Re:Sucks to be him (4, Informative)

h4rr4r (612664) | about 2 years ago | (#42592921)

The police doing their job seems to be the best solution. This seems pretty common though. A friend once reported a theft from a vehicle and the police were annoyed he made them fill out a report when he did not have insurance for this. They literally did not even want to collect basic information that could be used to monitor the number of crimes occurring much less attempt to catch the perpetrators.

Re:Sucks to be him (4, Interesting)

geekoid (135745) | about 2 years ago | (#42593269)

Probably less want and more man power issue.
and the vast amount of 'stolen phones' are lost phones.
You see this same thing with wallets as well.
Interesting story: in 1989 there was a string of pickpockets in Reno. So the police started keeping certain areas under surveillance.
There were no pickpockets. There where people leaving the casino, literally through their wallet away and often injuring there face in some manner.
Upon questioning these people, it turned out they didn't want to tell their spouse they lost all their money in the casino.

Re:Sucks to be him (2)

AmiMoJo (196126) | about 2 years ago | (#42593783)

Sounds like a good area for pickpockets to target. People going to the casino with plenty of cash on them and a police force that will do it's best not to investigate their crimes.

Re:Sucks to be him (2)

MightyYar (622222) | about 2 years ago | (#42593413)

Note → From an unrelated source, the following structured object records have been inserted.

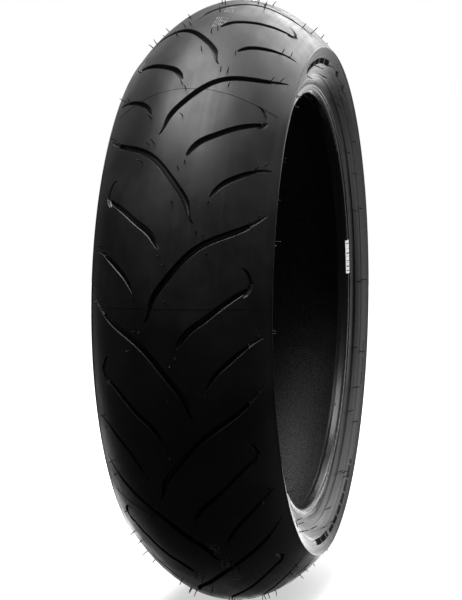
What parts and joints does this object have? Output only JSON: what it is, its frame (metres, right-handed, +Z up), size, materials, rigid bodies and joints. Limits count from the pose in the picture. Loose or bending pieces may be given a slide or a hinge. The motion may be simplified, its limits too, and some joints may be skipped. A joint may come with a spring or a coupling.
{
  "type": "motorcycle tire",
  "caption": "Radial rear motorcycle tire with curved grooves across a round crown, short sidewalls and two bead rings.",
  "frame": {"origin": "centre of the wheel, on the axle line, midway between the sidewalls", "axes": "+Y along the axle to the tire's left side, +Z up, X across the wheel"},
  "size_m": [0.63, 0.172, 0.63],
  "materials": {
    "tread_rubber": "satin black rubber, moulded grooves",
    "shoulder_rubber": "satin black rubber, softer shoulder compound",
    "base_rubber": "matte black rubber",
    "gum_rubber": "matte dark gum",
    "cord_steel": "brass plated steel wire",
    "ply_fabric": "rubbered cord fabric",
    "liner_rubber": "matte, slightly grainy",
    "filler_rubber": "hard matte rubber",
    "sidewall_rubber": "satin black rubber",
    "strip_rubber": "satin black rubber",
    "chafer_rubber": "smooth black rubber",
    "label_paper": "white paper"
  },
  "bodies": {
    "root": {"tread_centre": "tread_rubber", "tread_shoulder_left": "shoulder_rubber", "tread_shoulder_right": "shoulder_rubber", "tread_base": "base_rubber", "belt_gum": "gum_rubber", "belt_cords": "cord_steel", "belt_edge_strip_left": "gum_rubber", "belt_edge_strip_right": "gum_rubber", "body_ply": "ply_fabric", "inner_liner": "liner_rubber", "bead_gum_left": "gum_rubber", "bead_gum_right": "gum_rubber", "bead_wires_left": "cord_steel", "bead_wires_right": "cord_steel", "bead_filler_left": "filler_rubber", "bead_filler_right": "filler_rubber", "sidewall_left": "sidewall_rubber", "sidewall_right": "sidewall_rubber", "rim_strip_left": "strip_rubber", "rim_strip_right": "strip_rubber", "chafer_left": "chafer_rubber", "chafer_right": "chafer_rubber", "label": "label_paper"}
  },
  "joints": []
}
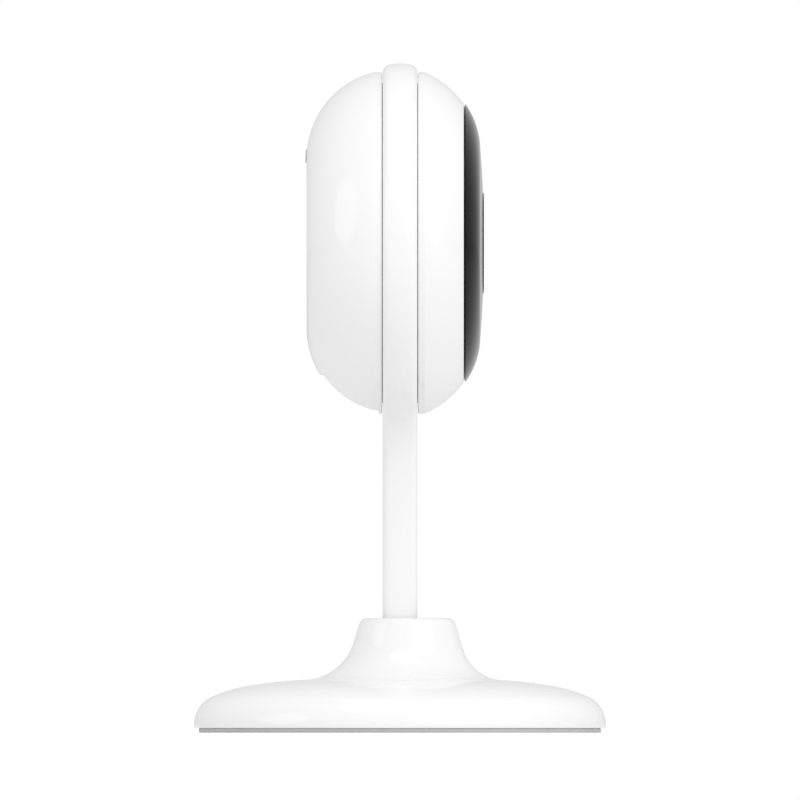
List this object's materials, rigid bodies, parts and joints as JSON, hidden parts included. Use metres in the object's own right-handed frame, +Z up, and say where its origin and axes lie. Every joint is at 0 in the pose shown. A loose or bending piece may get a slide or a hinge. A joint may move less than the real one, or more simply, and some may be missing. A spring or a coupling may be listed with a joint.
{
  "type": "security camera",
  "caption": "Desk security camera: a round white head with a dark glossy front cover, held in a ring on a flat stem that tilts on a low round weighted foot.",
  "frame": {"origin": "centre of the foot's underside, on the surface it stands on", "axes": "+Z up through the foot and the upright stem; the camera looks along -Y; +X is to the right of someone who faces the same way as +Y, that is, who looks at the camera's front"},
  "size_m": [0.0712, 0.0711, 0.1155],
  "materials": {
    "white_gloss": "gloss moulded",
    "black_gloss": "polished, passes infra-red",
    "button_grey": "satin moulded",
    "plate_grey": "fine texture",
    "black_plastic": "matt moulded",
    "pad_rubber": "matt grey",
    "black_rubber": "matt",
    "clear_glass": "polished",
    "filter_glass": "coated",
    "bright_steel": "zinc plated",
    "weight_steel": "machined",
    "magnet_steel": "nickel plated",
    "copper_wire": "enamelled copper",
    "aluminium_sheet": "rolled",
    "board_green": "solder mask",
    "board_black": "solder mask",
    "led_clear": "clear resin",
    "cable_white": "satin film",
    "tape_black": "foam tape",
    "thermal_grey": "soft pad",
    "cone_film": "thin film"
  },
  "bodies": {
    "base": {"base_cover": "white_gloss", "base_foot_pad": "pad_rubber", "base_bottom_plate": "plate_grey", "base_screws": "bright_steel", "base_weight": "weight_steel", "hinge_bracket": "bright_steel", "hinge_bracket_screws": "bright_steel", "hinge_pin": "bright_steel", "hinge_nut": "bright_steel", "hinge_washers": "bright_steel"},
    "stand": {"ring_stand": "white_gloss"},
    "head": {"front_shell": "white_gloss", "rear_shell": "white_gloss", "head_screws": "bright_steel", "board_screws": "bright_steel", "friction_band": "black_rubber", "front_cover": "black_gloss", "cover_tape": "tape_black", "lens_window": "clear_glass", "lens_barrel": "black_plastic", "lens_glasses": "clear_glass", "light_shroud": "black_rubber", "lens_holder": "black_plastic", "filter_case": "black_plastic", "filter_coil": "copper_wire", "sensor_board": "board_green", "image_sensor": "clear_glass", "main_board": "board_green", "board_connector": "cable_white", "led_board": "board_black", "infrared_leds": "led_clear", "led_cable": "cable_white", "light_sensor": "led_clear", "status_led": "led_clear", "light_pipe": "led_clear", "microphone": "aluminium_sheet", "microphone_boot": "black_rubber", "processor": "black_plastic", "thermal_pad": "thermal_grey", "heat_spreader": "aluminium_sheet", "wireless_shield": "bright_steel", "wireless_antenna": "board_green", "speaker_frame": "black_plastic", "speaker_cone": "cone_film", "speaker_magnet": "magnet_steel", "speaker_gasket": "black_rubber", "power_inlet": "bright_steel", "tact_switch": "black_plastic"},
    "ir_filter": {"filter_frame": "black_plastic", "filter_panes": "filter_glass"},
    "button": {"pair_button": "button_grey", "switch_plunger": "black_plastic"}
  },
  "joints": [
    {"name": "stand_tilt", "type": "hinge", "parent": "base", "child": "stand", "pos_m": [0, 0, 0.0144], "axis": [1, 0, 0], "range_deg": [-12, 25]},
    {"name": "head_roll", "type": "hinge", "parent": "stand", "child": "head", "pos_m": [0, 0, 0.0845], "axis": [0, 1, 0], "continuous": true},
    {"name": "ir_filter_slide", "type": "slide", "parent": "head", "child": "ir_filter", "axis": [1, 0, 0], "range_m": [0, 0.0062]},
    {"name": "pair_button_press", "type": "slide", "parent": "head", "child": "button", "axis": [0, -1, 0], "range_m": [0, 0.0005], "stiffness_N_per_m": 600}
  ]
}
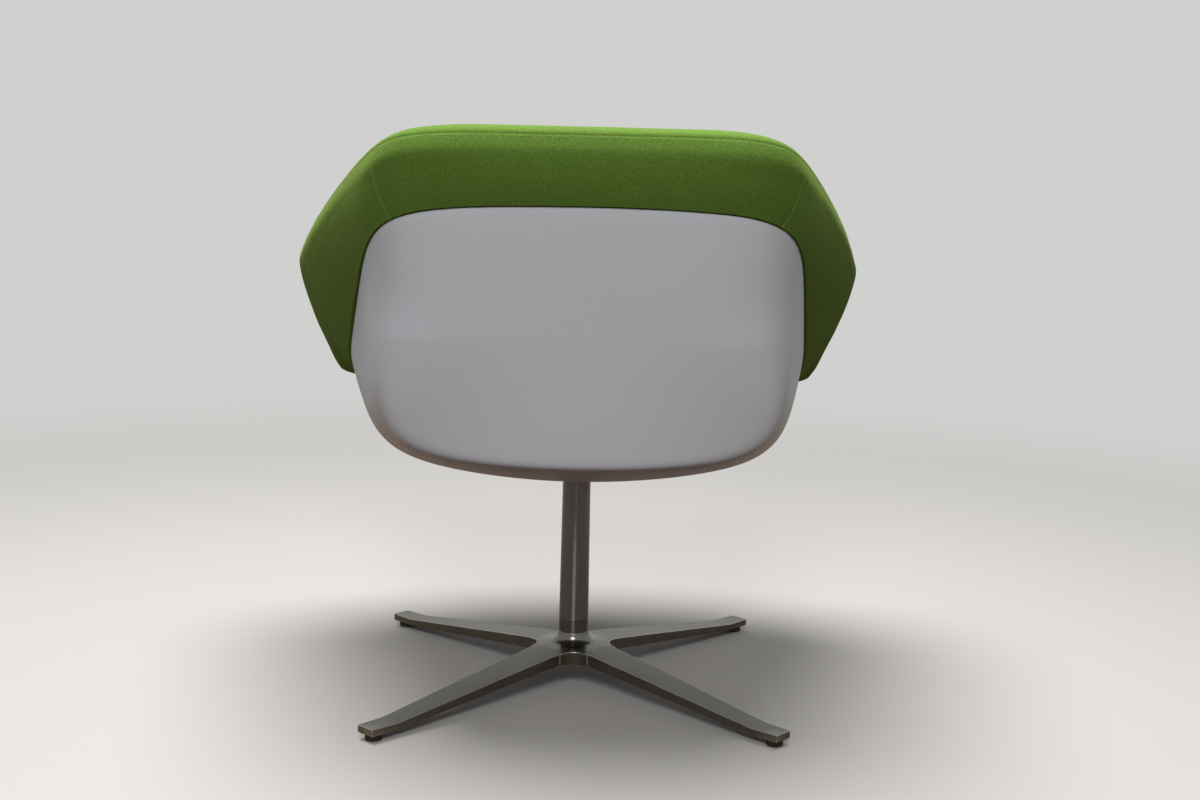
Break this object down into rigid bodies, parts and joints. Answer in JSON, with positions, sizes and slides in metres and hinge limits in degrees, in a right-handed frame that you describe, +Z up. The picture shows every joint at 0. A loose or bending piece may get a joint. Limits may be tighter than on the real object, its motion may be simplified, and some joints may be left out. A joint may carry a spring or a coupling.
{
  "type": "swivel armchair",
  "caption": "Low tub armchair: upholstered back, arms and seat in a hard outer shell, turning freely on a column with a star base.",
  "frame": {"origin": "on the floor, on the axis of the column", "axes": "+Z up, -Y the way the chair faces, +X to the sitter's left"},
  "size_m": [0.7686, 0.69, 0.7213],
  "materials": {
    "cast_aluminium": "satin, fine brushed",
    "dark_steel": "satin",
    "brushed_steel": "brushed along the tube",
    "zinc_steel": "bright zinc",
    "black_steel": "black powder coat",
    "spring_steel": "blackened",
    "bearing_steel": "polished",
    "cage_brass": "satin",
    "glide_plastic": "matt",
    "bush_plastic": "matt",
    "shell_plastic": "gloss",
    "pan_plywood": "moulded plywood",
    "padding_foam": "cut foam",
    "green_felt": "felted wool"
  },
  "bodies": {
    "base": {"star_base": "cast_aluminium", "base_ring": "dark_steel", "column_tube": "brushed_steel", "column_plug": "zinc_steel", "base_bolt": "zinc_steel", "base_washer": "zinc_steel", "glide_1": "glide_plastic", "glide_2": "glide_plastic", "glide_3": "glide_plastic", "glide_4": "glide_plastic", "lower_bush": "bush_plastic", "upper_bush": "bush_plastic", "bearing_lower_race": "bearing_steel"},
    "cage": {"bearing_cage": "cage_brass", "bearing_balls": "bearing_steel"},
    "seat": {"bearing_upper_race": "bearing_steel", "spindle": "zinc_steel", "circlip": "spring_steel", "seat_plate": "black_steel", "plate_bolts": "zinc_steel", "plate_washers": "zinc_steel", "tee_nuts": "zinc_steel", "shell_spacers": "zinc_steel", "shell_screws": "zinc_steel", "outer_shell": "shell_plastic", "inner_shell": "pan_plywood", "back_foam": "padding_foam", "left_arm_foam": "padding_foam", "right_arm_foam": "padding_foam", "seat_foam": "padding_foam", "back_cover": "green_felt", "left_arm_cover": "green_felt", "right_arm_cover": "green_felt", "seat_cover": "green_felt"}
  },
  "joints": [
    {"name": "seat_swivel", "type": "hinge", "parent": "base", "child": "seat", "pos_m": [0, 0, 0.2], "axis": [0, 0, 1], "continuous": true},
    {"name": "cage_spin", "type": "hinge", "parent": "base", "child": "cage", "pos_m": [0, 0, 0.0588], "axis": [0, 0, 1], "continuous": true}
  ],
  "couplings": [
    {"joint": "cage_spin", "follows": "seat_swivel", "ratio": 0.5}
  ]
}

Well, we do give law enforcement hell when crime doesn't improve... can't really fault them for following the incentive not to report. I'm not sure what the proper incentive structure should be, but I bet the smarty-smarts here could come up with something better. For instance, perhaps a commission that follows up on some percentage of 911 calls.

Re:Sucks to be him (5, Insightful)

berashith (222128) | about 2 years ago | (#42592907)

For a long time I had a deadbeat using my phone number while obtaining lines of credit. The collectors would start calling and asking for her, and there was nothing that I could say to them to convince them that I did not know her, she did not live at my house, had never lived at my house, etc. It looks like lies no matter what, and these arent people who are willing to actually follow the laws about harrasment. They bothered me enough that I was ready to hunt her down for them.

Re:Sucks to be him (1)

Anonymous Coward | about 2 years ago | (#42593065)

Dude, if they break the laws for harassment you can get thousands of dollars out of them.

Hell, there are guys who deliberately take out, say, twenty buck of loans, get it sold to one of those collectors, and make their living off of suing debt collectors who violate the law.

Re:Sucks to be him (4, Informative)

VAXcat (674775) | about 2 years ago | (#42593205)

The same thing happened to me, and the anti harassment laws were useless to help. Here's why - the anti harassment laws only protect the person they are looking for. Since you are not the person they are looking for, they can call your number as often as they like - you can't request they stop, since you aren't the person with the debt. Only the person they are trying to collect from has any protections under the law. Calls to the police and the state Attorney general's office yielded no help at all. Begging and pleading, reason and logic, they fell on deaf ears - these people were going to call three times a day and there was no way to stop them. I even tried imitating the person they were looking for, in order to invoke the law telling them to stop calling, but my deep voice couldn't produce a realistic woman's voice (the deadbeat was female). I finally had to forward my calls to a non-working number for a week. The "doo-doo-DOO you have reached a number that is not in service" message they got when they called convinced them I had changed my phone number and they couldn't call me anymore....

Re:Sucks to be him (0)

Anonymous Coward | about 2 years ago | (#42593415)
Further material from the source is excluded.